* [Required task] Both the line containing "Write the three.js" and the line containing "the sitter's left." are to be reproduced exactly, along with every line between them, and nothing more.

* [Material provided]
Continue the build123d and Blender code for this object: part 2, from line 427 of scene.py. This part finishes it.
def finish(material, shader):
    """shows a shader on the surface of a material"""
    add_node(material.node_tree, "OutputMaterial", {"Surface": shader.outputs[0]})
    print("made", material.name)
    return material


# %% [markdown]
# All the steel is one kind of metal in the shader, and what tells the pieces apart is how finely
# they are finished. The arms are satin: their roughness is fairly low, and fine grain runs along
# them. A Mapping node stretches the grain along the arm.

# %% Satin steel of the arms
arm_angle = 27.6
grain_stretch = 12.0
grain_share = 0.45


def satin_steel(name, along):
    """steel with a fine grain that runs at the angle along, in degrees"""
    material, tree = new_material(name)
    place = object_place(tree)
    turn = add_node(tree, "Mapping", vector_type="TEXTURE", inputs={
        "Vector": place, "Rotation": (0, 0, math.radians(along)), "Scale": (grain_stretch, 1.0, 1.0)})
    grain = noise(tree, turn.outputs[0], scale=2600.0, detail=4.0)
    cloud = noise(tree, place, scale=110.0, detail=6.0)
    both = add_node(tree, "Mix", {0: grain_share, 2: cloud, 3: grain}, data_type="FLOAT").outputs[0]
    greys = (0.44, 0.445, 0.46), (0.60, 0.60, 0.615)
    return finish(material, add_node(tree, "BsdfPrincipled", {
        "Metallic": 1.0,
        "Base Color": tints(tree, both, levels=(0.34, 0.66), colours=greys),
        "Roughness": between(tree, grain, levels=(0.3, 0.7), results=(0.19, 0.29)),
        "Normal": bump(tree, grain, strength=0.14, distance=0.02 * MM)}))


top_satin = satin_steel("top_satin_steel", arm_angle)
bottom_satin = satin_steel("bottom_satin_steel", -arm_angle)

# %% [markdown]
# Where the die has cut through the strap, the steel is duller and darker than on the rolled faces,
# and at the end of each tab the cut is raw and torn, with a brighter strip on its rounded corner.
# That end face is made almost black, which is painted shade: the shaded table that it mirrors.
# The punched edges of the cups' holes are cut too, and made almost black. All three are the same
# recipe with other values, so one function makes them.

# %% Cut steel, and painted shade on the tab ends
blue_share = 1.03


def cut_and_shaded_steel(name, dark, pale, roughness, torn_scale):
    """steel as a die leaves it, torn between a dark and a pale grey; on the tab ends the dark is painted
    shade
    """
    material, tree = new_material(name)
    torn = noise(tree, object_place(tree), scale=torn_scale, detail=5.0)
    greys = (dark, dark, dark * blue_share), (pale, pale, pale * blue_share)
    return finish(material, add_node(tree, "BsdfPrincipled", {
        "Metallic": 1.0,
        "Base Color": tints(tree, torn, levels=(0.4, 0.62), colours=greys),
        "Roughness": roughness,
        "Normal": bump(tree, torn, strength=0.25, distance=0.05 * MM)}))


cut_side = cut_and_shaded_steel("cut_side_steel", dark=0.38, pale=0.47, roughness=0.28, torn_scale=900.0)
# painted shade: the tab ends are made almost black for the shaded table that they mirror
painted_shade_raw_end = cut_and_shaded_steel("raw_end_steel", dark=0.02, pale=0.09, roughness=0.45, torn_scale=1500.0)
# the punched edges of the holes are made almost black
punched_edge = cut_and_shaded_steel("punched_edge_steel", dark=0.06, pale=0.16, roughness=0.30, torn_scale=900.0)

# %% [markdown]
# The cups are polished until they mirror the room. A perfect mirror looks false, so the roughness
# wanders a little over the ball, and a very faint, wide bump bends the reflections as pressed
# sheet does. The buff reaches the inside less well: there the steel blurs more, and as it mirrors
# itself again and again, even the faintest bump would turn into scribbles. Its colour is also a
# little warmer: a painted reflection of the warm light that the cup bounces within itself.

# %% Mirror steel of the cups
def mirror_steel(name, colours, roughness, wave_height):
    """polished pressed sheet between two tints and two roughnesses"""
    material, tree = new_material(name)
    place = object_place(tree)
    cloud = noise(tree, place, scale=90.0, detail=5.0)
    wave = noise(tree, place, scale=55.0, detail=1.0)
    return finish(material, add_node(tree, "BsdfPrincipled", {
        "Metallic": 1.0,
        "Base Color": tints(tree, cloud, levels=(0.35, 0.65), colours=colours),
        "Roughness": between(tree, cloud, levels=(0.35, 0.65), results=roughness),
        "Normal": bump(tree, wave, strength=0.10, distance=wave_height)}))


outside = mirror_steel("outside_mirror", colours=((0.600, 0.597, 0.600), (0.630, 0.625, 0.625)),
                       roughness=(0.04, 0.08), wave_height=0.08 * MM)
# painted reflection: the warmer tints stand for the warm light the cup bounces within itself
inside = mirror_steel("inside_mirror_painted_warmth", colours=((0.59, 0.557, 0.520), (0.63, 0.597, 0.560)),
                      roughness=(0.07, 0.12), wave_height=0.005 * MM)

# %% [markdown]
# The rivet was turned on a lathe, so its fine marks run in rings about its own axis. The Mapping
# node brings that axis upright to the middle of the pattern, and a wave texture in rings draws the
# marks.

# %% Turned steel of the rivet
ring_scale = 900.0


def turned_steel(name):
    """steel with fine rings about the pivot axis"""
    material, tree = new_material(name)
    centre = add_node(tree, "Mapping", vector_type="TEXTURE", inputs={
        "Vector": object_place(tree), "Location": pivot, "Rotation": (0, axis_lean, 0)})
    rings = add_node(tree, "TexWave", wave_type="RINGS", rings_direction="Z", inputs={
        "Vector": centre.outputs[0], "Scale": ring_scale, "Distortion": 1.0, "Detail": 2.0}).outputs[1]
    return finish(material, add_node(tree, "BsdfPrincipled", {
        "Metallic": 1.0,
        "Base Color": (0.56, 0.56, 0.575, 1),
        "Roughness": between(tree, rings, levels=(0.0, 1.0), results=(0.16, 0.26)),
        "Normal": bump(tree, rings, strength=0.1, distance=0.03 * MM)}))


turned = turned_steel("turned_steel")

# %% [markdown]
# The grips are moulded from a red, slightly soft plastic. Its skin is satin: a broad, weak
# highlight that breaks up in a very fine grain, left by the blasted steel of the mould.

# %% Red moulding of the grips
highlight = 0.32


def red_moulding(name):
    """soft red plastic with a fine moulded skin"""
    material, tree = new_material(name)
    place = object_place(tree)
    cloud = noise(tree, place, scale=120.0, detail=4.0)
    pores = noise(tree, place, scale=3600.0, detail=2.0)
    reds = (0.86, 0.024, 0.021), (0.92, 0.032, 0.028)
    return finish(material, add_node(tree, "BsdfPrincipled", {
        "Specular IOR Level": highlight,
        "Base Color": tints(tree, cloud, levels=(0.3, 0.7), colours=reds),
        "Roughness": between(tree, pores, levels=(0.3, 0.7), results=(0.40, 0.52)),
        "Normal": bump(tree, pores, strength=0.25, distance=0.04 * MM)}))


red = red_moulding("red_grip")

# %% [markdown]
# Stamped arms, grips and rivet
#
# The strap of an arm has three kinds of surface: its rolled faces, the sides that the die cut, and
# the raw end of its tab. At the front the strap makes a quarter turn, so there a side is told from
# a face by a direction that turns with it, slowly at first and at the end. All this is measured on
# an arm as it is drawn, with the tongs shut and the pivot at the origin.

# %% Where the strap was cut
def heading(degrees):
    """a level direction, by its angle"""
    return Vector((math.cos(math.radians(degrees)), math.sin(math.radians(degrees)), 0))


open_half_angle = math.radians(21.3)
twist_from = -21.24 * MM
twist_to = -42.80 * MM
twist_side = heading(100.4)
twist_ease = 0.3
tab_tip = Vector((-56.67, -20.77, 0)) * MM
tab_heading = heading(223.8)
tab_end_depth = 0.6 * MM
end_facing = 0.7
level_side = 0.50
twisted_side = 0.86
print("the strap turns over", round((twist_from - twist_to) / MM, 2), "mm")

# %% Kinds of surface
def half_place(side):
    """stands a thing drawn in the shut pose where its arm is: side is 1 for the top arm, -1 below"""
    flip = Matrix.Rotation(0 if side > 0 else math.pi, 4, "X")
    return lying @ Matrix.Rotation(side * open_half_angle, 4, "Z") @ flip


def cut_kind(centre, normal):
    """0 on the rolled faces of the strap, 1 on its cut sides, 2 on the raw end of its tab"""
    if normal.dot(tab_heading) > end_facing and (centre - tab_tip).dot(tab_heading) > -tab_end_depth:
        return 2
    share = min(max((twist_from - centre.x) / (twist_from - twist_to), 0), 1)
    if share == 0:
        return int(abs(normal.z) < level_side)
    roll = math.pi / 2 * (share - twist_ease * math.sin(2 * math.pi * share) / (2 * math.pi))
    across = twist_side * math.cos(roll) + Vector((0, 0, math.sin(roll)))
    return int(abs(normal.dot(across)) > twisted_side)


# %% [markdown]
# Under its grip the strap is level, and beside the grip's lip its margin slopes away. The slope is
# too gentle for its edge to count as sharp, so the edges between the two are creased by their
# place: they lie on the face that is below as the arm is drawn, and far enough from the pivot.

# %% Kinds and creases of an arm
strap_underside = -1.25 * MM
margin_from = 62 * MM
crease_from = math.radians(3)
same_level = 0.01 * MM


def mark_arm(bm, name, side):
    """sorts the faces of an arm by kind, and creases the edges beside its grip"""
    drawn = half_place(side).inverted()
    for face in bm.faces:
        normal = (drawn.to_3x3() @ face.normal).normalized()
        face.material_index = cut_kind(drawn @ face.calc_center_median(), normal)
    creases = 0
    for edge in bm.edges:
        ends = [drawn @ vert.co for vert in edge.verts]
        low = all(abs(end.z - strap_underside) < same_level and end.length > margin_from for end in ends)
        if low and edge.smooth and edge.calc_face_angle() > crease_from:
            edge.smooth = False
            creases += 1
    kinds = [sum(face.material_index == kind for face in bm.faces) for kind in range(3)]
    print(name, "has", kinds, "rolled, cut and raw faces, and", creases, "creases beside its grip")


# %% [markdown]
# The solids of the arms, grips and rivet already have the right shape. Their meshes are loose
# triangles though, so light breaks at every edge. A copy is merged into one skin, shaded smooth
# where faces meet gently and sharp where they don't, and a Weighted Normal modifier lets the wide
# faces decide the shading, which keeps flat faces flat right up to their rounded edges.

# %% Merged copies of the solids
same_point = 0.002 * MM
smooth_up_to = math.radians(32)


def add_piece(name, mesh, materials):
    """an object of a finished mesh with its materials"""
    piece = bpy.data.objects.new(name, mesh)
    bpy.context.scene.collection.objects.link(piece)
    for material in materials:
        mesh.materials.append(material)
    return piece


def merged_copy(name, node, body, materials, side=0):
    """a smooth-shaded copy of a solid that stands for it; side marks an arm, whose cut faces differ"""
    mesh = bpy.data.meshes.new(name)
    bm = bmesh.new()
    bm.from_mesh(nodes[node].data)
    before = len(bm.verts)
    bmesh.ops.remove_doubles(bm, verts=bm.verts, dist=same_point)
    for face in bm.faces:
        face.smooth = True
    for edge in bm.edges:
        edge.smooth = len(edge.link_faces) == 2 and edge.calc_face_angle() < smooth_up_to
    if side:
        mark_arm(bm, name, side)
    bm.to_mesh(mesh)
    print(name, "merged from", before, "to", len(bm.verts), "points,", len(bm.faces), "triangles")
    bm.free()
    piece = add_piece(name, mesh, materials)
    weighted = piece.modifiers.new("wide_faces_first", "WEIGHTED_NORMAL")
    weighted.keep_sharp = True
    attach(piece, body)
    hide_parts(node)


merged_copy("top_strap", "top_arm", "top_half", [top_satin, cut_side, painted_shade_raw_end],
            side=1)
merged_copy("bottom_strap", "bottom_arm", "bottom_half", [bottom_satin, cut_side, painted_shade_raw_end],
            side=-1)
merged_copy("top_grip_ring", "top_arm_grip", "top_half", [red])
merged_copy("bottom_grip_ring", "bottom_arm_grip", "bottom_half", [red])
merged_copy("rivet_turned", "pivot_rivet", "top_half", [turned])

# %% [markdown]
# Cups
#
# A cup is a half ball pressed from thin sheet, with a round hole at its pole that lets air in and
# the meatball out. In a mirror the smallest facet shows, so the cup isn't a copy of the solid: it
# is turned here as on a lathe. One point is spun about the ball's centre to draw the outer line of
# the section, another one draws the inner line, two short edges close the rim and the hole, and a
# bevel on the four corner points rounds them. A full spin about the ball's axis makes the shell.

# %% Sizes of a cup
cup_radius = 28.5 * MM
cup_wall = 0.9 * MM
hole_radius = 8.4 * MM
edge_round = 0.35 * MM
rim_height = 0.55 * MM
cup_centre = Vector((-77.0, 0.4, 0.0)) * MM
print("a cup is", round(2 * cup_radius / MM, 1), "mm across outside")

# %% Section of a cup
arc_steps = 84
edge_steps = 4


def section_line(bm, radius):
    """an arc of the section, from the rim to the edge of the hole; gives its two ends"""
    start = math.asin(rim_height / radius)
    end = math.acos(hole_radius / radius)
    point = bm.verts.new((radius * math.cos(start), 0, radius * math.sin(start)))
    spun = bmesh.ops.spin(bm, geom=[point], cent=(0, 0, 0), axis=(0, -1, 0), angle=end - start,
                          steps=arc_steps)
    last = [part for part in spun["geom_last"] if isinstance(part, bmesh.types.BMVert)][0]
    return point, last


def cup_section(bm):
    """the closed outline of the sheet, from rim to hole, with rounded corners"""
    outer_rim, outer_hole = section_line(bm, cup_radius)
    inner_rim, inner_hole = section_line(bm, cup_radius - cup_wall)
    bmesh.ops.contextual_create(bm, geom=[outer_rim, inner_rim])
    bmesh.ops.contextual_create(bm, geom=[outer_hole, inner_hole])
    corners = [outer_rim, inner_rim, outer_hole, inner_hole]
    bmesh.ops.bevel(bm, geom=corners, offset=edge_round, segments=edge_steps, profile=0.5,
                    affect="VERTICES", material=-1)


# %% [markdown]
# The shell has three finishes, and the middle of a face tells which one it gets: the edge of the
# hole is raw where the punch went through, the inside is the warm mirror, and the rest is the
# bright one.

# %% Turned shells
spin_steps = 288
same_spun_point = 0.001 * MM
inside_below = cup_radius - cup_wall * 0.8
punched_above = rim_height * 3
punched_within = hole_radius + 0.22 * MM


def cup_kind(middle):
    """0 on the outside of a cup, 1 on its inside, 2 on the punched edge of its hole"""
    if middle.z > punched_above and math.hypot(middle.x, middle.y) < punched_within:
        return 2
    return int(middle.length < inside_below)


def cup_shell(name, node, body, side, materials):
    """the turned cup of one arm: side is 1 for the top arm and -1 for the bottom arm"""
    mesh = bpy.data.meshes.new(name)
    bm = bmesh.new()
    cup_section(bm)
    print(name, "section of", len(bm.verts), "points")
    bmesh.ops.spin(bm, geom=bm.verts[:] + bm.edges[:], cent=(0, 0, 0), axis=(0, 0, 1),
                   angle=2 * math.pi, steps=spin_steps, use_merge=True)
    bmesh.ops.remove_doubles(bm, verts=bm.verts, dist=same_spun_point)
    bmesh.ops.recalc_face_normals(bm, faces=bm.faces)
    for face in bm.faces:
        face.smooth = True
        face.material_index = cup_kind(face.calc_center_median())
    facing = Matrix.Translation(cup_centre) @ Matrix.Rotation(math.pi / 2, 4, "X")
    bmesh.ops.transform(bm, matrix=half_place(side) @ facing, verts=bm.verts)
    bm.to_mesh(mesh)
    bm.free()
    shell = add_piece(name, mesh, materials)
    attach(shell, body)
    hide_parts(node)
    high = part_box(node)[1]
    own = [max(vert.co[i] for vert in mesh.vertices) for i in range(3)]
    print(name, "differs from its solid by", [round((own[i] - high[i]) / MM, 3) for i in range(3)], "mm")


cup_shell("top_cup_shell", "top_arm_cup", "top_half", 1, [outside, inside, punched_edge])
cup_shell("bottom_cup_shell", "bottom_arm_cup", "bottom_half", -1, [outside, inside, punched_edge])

---

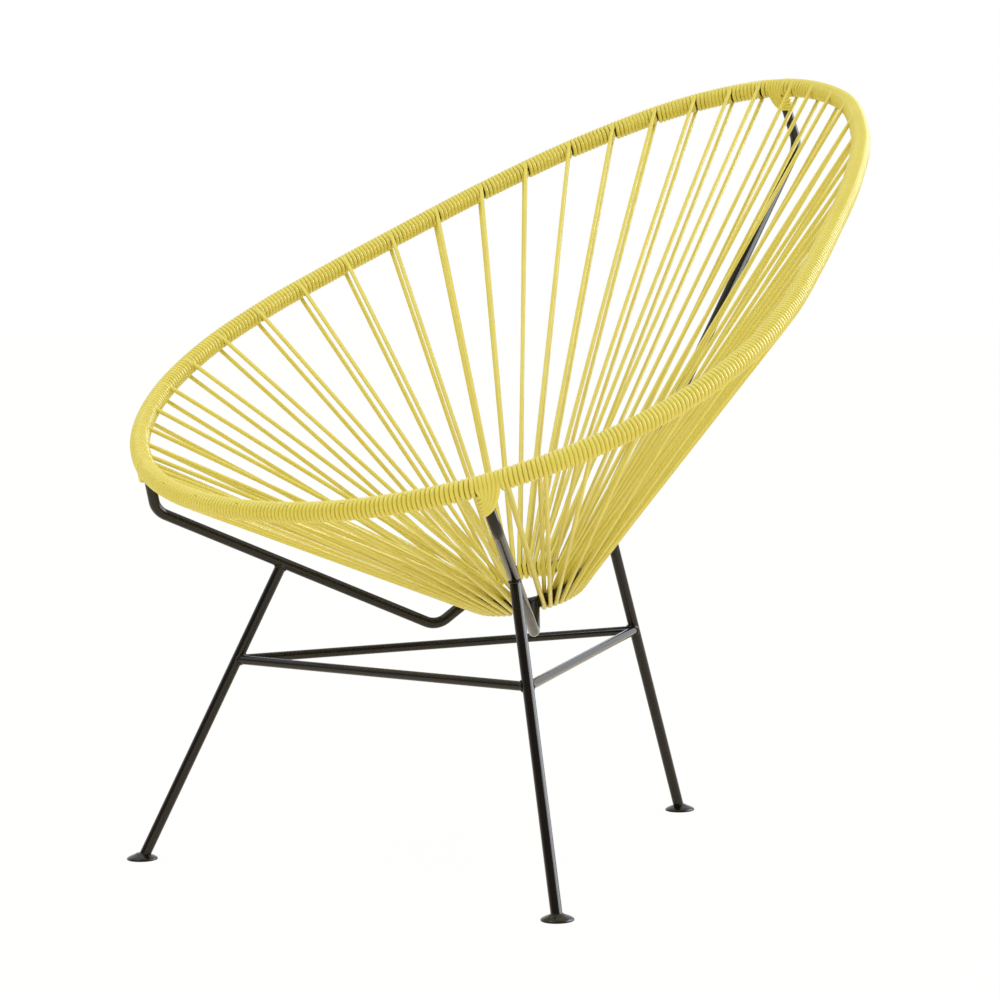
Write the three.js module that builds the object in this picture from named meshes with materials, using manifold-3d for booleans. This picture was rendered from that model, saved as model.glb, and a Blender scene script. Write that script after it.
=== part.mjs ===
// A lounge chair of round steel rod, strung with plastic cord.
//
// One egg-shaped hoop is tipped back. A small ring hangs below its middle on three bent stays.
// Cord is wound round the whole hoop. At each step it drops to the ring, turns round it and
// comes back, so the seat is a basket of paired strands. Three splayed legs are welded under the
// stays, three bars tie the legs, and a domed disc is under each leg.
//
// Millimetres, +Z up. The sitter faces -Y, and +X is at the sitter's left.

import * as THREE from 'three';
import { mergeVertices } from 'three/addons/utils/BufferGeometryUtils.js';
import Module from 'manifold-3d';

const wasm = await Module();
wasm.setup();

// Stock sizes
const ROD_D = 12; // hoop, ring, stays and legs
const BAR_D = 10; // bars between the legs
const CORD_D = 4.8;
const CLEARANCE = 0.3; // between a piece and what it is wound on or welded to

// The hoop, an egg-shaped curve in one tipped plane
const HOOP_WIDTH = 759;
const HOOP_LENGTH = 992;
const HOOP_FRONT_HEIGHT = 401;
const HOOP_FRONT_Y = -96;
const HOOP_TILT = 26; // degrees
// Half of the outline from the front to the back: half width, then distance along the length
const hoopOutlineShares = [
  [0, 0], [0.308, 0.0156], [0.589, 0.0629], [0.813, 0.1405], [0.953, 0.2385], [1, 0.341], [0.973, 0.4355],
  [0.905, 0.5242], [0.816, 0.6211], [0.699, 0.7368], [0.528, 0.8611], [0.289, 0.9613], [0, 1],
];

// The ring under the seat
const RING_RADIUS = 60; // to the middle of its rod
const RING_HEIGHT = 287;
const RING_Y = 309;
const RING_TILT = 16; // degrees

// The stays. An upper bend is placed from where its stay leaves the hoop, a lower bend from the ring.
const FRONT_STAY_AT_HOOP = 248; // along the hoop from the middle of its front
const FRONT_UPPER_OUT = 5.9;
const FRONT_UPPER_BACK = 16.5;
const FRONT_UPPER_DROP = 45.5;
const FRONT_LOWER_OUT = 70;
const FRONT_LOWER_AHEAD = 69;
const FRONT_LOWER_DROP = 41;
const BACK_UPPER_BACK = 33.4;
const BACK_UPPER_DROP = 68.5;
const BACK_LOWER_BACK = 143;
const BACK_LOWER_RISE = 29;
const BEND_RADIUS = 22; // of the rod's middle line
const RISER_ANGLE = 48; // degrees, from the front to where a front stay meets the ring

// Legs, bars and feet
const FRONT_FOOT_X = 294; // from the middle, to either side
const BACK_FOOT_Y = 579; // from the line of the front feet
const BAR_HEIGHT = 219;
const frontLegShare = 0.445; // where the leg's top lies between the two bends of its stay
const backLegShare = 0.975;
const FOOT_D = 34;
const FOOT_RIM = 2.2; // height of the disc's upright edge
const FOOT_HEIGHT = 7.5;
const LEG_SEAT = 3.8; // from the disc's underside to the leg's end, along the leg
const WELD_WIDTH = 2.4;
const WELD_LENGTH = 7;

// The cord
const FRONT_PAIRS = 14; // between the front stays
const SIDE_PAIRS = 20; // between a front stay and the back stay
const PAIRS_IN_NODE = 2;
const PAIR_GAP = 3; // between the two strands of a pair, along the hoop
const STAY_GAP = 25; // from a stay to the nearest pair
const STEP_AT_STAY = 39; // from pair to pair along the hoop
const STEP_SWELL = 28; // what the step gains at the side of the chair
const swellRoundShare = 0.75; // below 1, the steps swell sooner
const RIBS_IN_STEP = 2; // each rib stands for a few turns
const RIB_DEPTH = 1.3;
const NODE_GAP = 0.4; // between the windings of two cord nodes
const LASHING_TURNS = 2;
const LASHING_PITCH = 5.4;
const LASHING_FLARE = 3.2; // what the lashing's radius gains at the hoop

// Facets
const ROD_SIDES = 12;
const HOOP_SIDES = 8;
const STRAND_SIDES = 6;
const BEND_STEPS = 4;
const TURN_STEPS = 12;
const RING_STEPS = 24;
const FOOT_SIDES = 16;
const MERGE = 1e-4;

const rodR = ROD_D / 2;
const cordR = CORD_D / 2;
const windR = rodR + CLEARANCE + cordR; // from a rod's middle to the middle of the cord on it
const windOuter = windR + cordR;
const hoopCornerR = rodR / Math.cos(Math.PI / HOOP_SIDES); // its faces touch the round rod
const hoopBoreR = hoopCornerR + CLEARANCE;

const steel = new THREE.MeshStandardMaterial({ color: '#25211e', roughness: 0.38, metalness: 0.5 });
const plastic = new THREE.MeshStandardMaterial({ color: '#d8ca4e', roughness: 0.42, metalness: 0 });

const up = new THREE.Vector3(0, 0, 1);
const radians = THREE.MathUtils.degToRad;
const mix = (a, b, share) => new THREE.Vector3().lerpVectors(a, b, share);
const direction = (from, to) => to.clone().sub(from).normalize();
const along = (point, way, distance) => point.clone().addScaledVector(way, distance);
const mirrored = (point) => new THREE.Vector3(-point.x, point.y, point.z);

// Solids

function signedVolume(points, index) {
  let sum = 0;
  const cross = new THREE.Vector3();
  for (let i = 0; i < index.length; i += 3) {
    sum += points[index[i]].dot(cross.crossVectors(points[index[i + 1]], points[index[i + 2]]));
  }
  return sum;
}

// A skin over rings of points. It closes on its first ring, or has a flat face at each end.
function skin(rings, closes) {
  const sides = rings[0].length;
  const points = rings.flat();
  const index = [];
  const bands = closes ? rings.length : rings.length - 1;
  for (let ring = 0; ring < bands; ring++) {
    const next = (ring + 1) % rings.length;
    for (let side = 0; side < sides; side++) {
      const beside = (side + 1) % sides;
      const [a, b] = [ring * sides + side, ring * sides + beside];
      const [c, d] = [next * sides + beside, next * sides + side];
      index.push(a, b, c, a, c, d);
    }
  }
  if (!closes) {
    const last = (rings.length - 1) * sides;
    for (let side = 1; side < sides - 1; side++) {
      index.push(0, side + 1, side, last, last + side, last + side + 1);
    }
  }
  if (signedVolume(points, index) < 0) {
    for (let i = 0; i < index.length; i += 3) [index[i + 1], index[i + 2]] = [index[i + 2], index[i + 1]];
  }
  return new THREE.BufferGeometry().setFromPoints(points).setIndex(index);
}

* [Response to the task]
Write the three.js module that builds the object in this picture from named meshes with materials, using manifold-3d for booleans. This picture was rendered from that model, saved as model.glb, and a Blender scene script. Write that script after it.
=== part.mjs ===
// A lounge chair of round steel rod, strung with plastic cord.
//
// One egg-shaped hoop is tipped back. A small ring hangs below its middle on three bent stays.
// Cord is wound round the whole hoop. At each step it drops to the ring, turns round it and
// comes back, so the seat is a basket of paired strands. Three splayed legs are welded under the
// stays, three bars tie the legs, and a domed disc is under each leg.
//
// Millimetres, +Z up. The sitter faces -Y, and +X is at the sitter's left.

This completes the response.